To a Productive, Civic Society through Social Activity

Between 2002 and 2005 Rutgers University and Moldova State University collaborated to develop a Civic Engagement Program Office (CEPO) at MSU and to integrate service-learning across the MSU curriculum. With funding from a United States Department of State NIS College and University Partnerships Program grant, Rutgers and MSU exchanged faculty teams, undertook joint research and faculty development programs, developed shared program management and Internet tools, and extended technical assistance to other universities in Moldova . On May 25, 2004 the MSU University Senate voted to make civic engagement (CEPO) courses a mandatory part of the curriculum in all MSU faculties.

Read more about the Rutgers-Moldova State University project.

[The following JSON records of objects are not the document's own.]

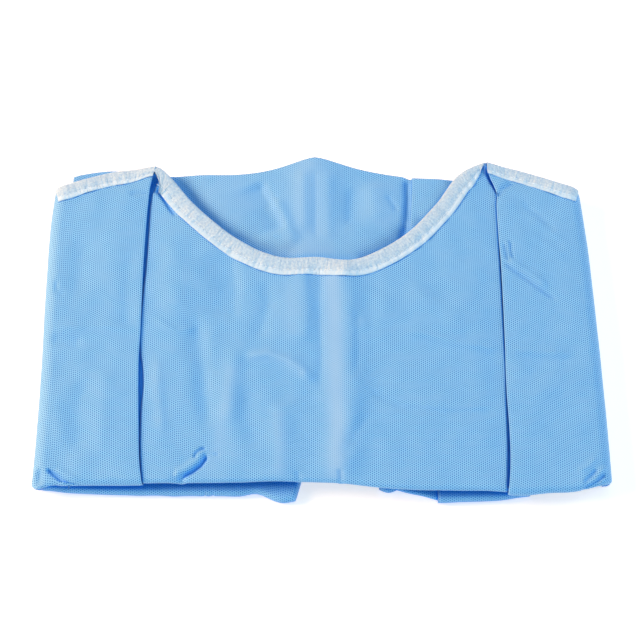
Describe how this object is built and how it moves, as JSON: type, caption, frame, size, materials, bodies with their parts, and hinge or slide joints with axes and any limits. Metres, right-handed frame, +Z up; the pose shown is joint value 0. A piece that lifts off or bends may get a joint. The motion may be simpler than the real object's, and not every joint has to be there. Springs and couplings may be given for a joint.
{
  "type": "folded surgical gown",
  "caption": "Disposable surgical gown folded flat into a rectangular pack, chest panel up with its bound neck scoop, back panels folded over both sides, flat underside.",
  "frame": {"origin": "middle of the pack's bounding box, on the surface it lies on", "axes": "+X along the pack's width, to the right as seen from the front fold; +Y towards the neck; +Z up, out of the chest panel"},
  "size_m": [0.3934, 0.2626, 0.0239],
  "materials": {
    "gown_cloth": "soft matte blue SMS nonwoven, point bonded in a fine staggered dot lattice",
    "binding_tape": "matte white nonwoven tape, folded over the neck edge and stitched"
  },
  "bodies": {
    "root": {"front_panel": "gown_cloth", "back_panel_left": "gown_cloth", "back_panel_right": "gown_cloth", "skirt_fold": "gown_cloth", "skirt_fold_right": "gown_cloth", "skirt_edge_right": "gown_cloth", "skirt_tuck": "gown_cloth", "sleeve_left": "gown_cloth", "sleeve_right": "gown_cloth", "folded_layers": "gown_cloth", "neck_binding_front": "binding_tape", "neck_binding_left": "binding_tape", "neck_binding_right": "binding_tape"}
  },
  "joints": []
}
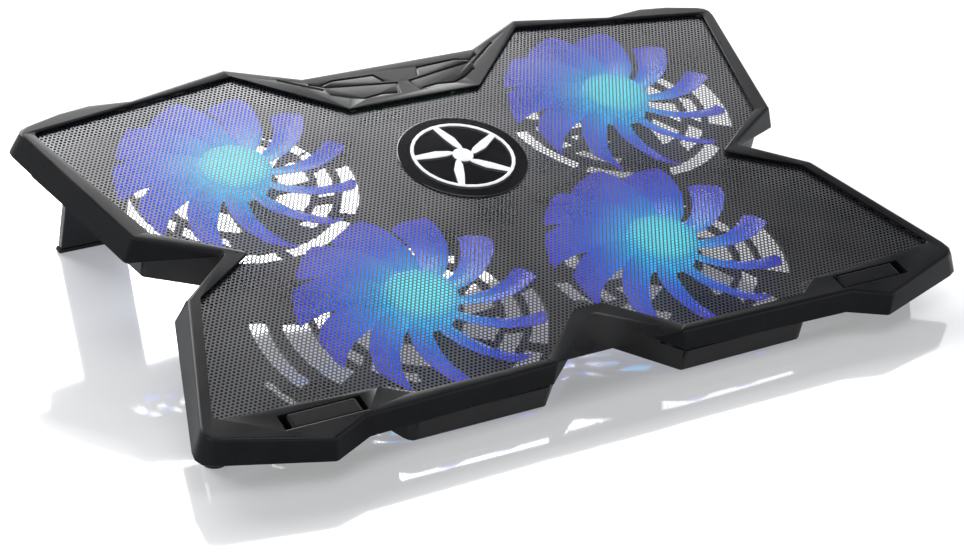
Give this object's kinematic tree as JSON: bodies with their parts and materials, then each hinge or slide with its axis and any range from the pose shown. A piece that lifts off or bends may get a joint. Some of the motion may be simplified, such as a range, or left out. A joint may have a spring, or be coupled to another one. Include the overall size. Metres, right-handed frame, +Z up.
{
  "type": "laptop cooling pad",
  "caption": "Tilted laptop stand with a notched black frame, a perforated sheet over lit blue fans, flip-up stoppers and folding rear legs",
  "frame": {"origin": "on the desk, under the middle of the outer box", "axes": "+X to the right seen from the user, +Y to the rear, +Z up; the pad is raised 14.5 degrees at its rear"},
  "size_m": [0.381, 0.2556, 0.0827],
  "materials": {
    "frame_plastic": "fine matte black moulding",
    "base_plastic": "fine matte black moulding",
    "sheet_metal": "satin black coated perforated steel",
    "badge_gloss": "polished black",
    "badge_mark": "bright plated",
    "fan_blade": "clear blue moulding lit from inside",
    "steel": "plain steel",
    "bearing_bronze": "sintered bronze",
    "winding": "enamelled copper wire",
    "circuit_board": "green lacquered laminate",
    "switch_plastic": "matte black moulding",
    "lead_jacket": "soft black insulation",
    "rubber": "matte black rubber"
  },
  "bodies": {
    "root": {"top_frame": "frame_plastic", "mesh_panel": "sheet_metal", "base_shell": "base_plastic", "badge_disc": "badge_gloss", "badge_ring": "badge_mark", "supply_board": "circuit_board", "switch_housing": "switch_plastic", "fan_bearing_rear_left": "bearing_bronze", "fan_stator_rear_left": "winding", "fan_led_board_rear_left": "circuit_board", "fan_lead_rear_left": "lead_jacket", "fan_bearing_rear_right": "bearing_bronze", "fan_stator_rear_right": "winding", "fan_led_board_rear_right": "circuit_board", "fan_lead_rear_right": "lead_jacket", "fan_bearing_front_left": "bearing_bronze", "fan_stator_front_left": "winding", "fan_led_board_front_left": "circuit_board", "fan_lead_front_left": "lead_jacket", "fan_bearing_front_right": "bearing_bronze", "fan_stator_front_right": "winding", "fan_led_board_front_right": "circuit_board", "fan_lead_front_right": "lead_jacket", "stopper_pin_left": "steel", "leg_pin_left": "steel", "front_foot_left": "rubber", "rear_foot_left": "rubber", "usb_socket_left": "steel", "case_screw_left": "steel", "board_screw_left": "steel", "stopper_pin_right": "steel", "leg_pin_right": "steel", "front_foot_right": "rubber", "rear_foot_right": "rubber", "usb_socket_right": "steel", "case_screw_right": "steel", "board_screw_right": "steel"},
    "fan_rear_left": {"fan_rotor_rear_left": "fan_blade", "fan_shaft_rear_left": "steel"},
    "fan_rear_right": {"fan_rotor_rear_right": "fan_blade", "fan_shaft_rear_right": "steel"},
    "fan_front_left": {"fan_rotor_front_left": "fan_blade", "fan_shaft_front_left": "steel"},
    "fan_front_right": {"fan_rotor_front_right": "fan_blade", "fan_shaft_front_right": "steel"},
    "stopper_left": {"stopper_left": "frame_plastic"},
    "rear_leg_left": {"rear_leg_left": "base_plastic", "leg_sole_left": "rubber"},
    "stopper_right": {"stopper_right": "frame_plastic"},
    "rear_leg_right": {"rear_leg_right": "base_plastic", "leg_sole_right": "rubber"},
    "switch": {"switch_knob": "switch_plastic"}
  },
  "joints": [
    {"name": "fan_spin_rear_left", "type": "hinge", "parent": "root", "child": "fan_rear_left", "pos_m": [-0.1015, 0.04924, 0.05832], "axis": [0, -0.2504, 0.9681], "continuous": true},
    {"name": "fan_spin_rear_right", "type": "hinge", "parent": "root", "child": "fan_rear_right", "pos_m": [0.1015, 0.04924, 0.05832], "axis": [0, -0.2504, 0.9681], "continuous": true},
    {"name": "fan_spin_front_left", "type": "hinge", "parent": "root", "child": "fan_front_left", "pos_m": [-0.0621, -0.05502, 0.03135], "axis": [0, -0.2504, 0.9681], "continuous": true},
    {"name": "fan_spin_front_right", "type": "hinge", "parent": "root", "child": "fan_front_right", "pos_m": [0.0621, -0.05502, 0.03135], "axis": [0, -0.2504, 0.9681], "continuous": true},
    {"name": "stopper_flip_left", "type": "hinge", "parent": "root", "child": "stopper_left", "pos_m": [-0.1216, -0.11246, 0.02218], "axis": [0, 0.9681, 0.2504], "range_deg": [0, 90]},
    {"name": "stopper_flip_right", "type": "hinge", "parent": "root", "child": "stopper_right", "pos_m": [0.1216, -0.11246, 0.02218], "axis": [0, -0.9681, -0.2504], "range_deg": [0, 90]},
    {"name": "leg_fold_left", "type": "hinge", "parent": "root", "child": "rear_leg_left", "pos_m": [-0.1455, 0.10031, 0.05975], "axis": [-1, 0, 0], "range_deg": [0, 98]},
    {"name": "leg_fold_right", "type": "hinge", "parent": "root", "child": "rear_leg_right", "pos_m": [0.1455, 0.10031, 0.05975], "axis": [-1, 0, 0], "range_deg": [0, 98]},
    {"name": "switch_slide", "type": "slide", "parent": "root", "child": "switch", "axis": [1, 0, 0], "range_m": [0, 0.0036]}
  ]
}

ACCELS: Innovations in Higher Education: Bringing Ideas to Life

In May 2004, a Rutgers team partnered with ACCELS Moldova to plan and mount “Innovations in Higher Education: Bringing Ideas to Life,” a working conference targeting faculty, senior administrators—rectors, pro-rectors and deans of faculties—from two dozen universities, as well as ministry officials in Moldova and Ukraine . The conference was designed to assist participants in developing and implementing concrete plans for introducing innovations into the higher education systems in Moldova and Ukraine . Furthermore the conference sought to equip faculty and administrators with the tools and plans to begin transforming institutions of higher learning into leaders in educational development. The conference:

  • Fostered an informed discussion of current innovations in higher education including curriculum and administrative developments in both Moldova and Ukraine (summary available on request);
  • Identified key problem areas in higher education reform;
  • Developed specific action plans to address identified problems (summaries available on request);
  • Presented techniques and strategies for introducing new ideas and innovations into the higher educational arena;
  • Created post-conference working groups tasked with specific objectives for realizing the plans developed (details of working groups and progress reports available on request);
  • Created an action plan for implementing educational reform ideas presented during the conference.

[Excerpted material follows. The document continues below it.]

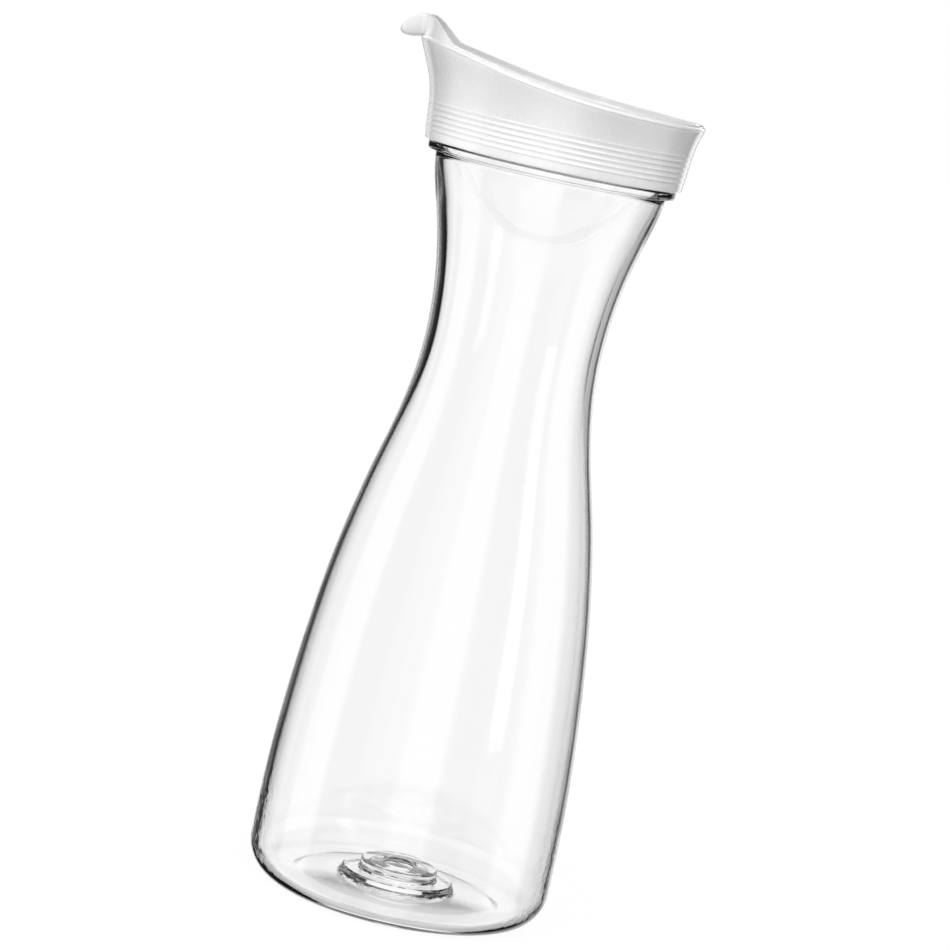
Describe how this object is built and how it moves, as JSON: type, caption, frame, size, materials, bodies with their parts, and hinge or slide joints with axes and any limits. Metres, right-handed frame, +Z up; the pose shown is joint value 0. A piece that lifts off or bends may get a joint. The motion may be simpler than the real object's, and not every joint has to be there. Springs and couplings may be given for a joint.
{
  "type": "decanter",
  "caption": "Clear hourglass decanter with a wide foot, narrow waist and flanged mouth, and a white push-on lid with grip ribs, a slanting rim and a bird-beak pouring lip.",
  "frame": {"origin": "centre of the foot ring, on the surface that the decanter stands on", "axes": "+Z up along the bottle's axis, the pouring beak points to -X, and the XZ plane is the mirror plane"},
  "size_m": [0.1034, 0.097, 0.275],
  "materials": {
    "clear_plastic": "clear, colourless and polished, with thick-wall refraction",
    "white_plastic": "soft-gloss moulded white, very slightly see-through",
    "seal": "matt, soft, milky"
  },
  "bodies": {
    "bottle": {"bottle": "clear_plastic"},
    "seal": {"seal_ring": "seal"},
    "lid": {"lid": "white_plastic"}
  },
  "joints": [
    {"name": "lid_lift", "type": "slide", "parent": "bottle", "child": "seal", "axis": [0, 0, 1], "range_m": [0, 0.04]},
    {"name": "lid_turn", "type": "hinge", "parent": "seal", "child": "lid", "pos_m": [0, 0, 0.245], "axis": [0, 0, 1], "continuous": true}
  ]
}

Innovations working groups focused on four critical areas:

  • Workforce Development—higher education’s role in creating a workforce trained in skills relevant for opportunities to work in country;
  • Collaborative Models—identification of domestic, regional, and international partnerships and opportunities for sharing resources, information, and developing activities in an effort to meet the demands of students and faculty in developing and sustaining university-based centers to provide services;
  • International Standards and Credit Transfer—standardization of core programs, graduate studies, credit systems, courses and curricula development in accordance with international documents;
  • Techniques and Methodology—analyzing and developing methods of teacher preparation and student evaluation.

Use the following links to access documents from the conference:

Service-Learning: Dialogue between Universities and Community (CIVITUS)

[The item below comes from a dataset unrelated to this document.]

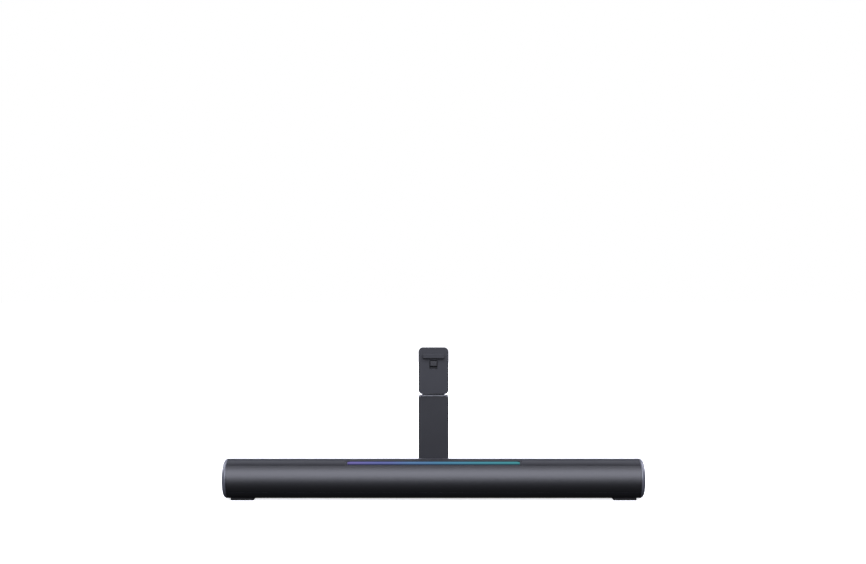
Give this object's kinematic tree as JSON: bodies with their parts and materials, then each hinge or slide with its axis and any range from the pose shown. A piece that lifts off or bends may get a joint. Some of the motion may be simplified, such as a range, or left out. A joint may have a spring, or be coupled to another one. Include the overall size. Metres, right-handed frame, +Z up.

In 1999-2000 Rutgers University collaborated with universities in the Baltic region in an effort to improve university-community relations. That project was successful in its own right, but equally important began an ongoing collaboration between Rutgers and two of the original Baltic participants, Kaunas University of Technology and Vytautas Magnus University (VMU) in Kaunas , Lithuania . The current CIVICUS research project is the most recent of these involving Rutgers, Civic Education Project (Hungary), Fundacion General de la Universidad de Valladolid (Spain), European Enterprise Institute (Germany), Jaunimo Karjeros Centras (Lithuania), Universiteit Maastricht (the Netherlands) and Linkoping University (Sweden). With an eye to supporting the accession countries, three core questions drive the research: In the domain of service-learning and university-community integration, what best practices exist in the EU that might be disseminated? What forms of cooperation exist between universities, industries, state administration and civil society, and, specifically, what work-linked teaching/learning methodologies exist and how well do they perform? What opportunities does European integration offer to improve work-linked training? CIVICUS is funded by the European Union under the Leonardo da Vinci program.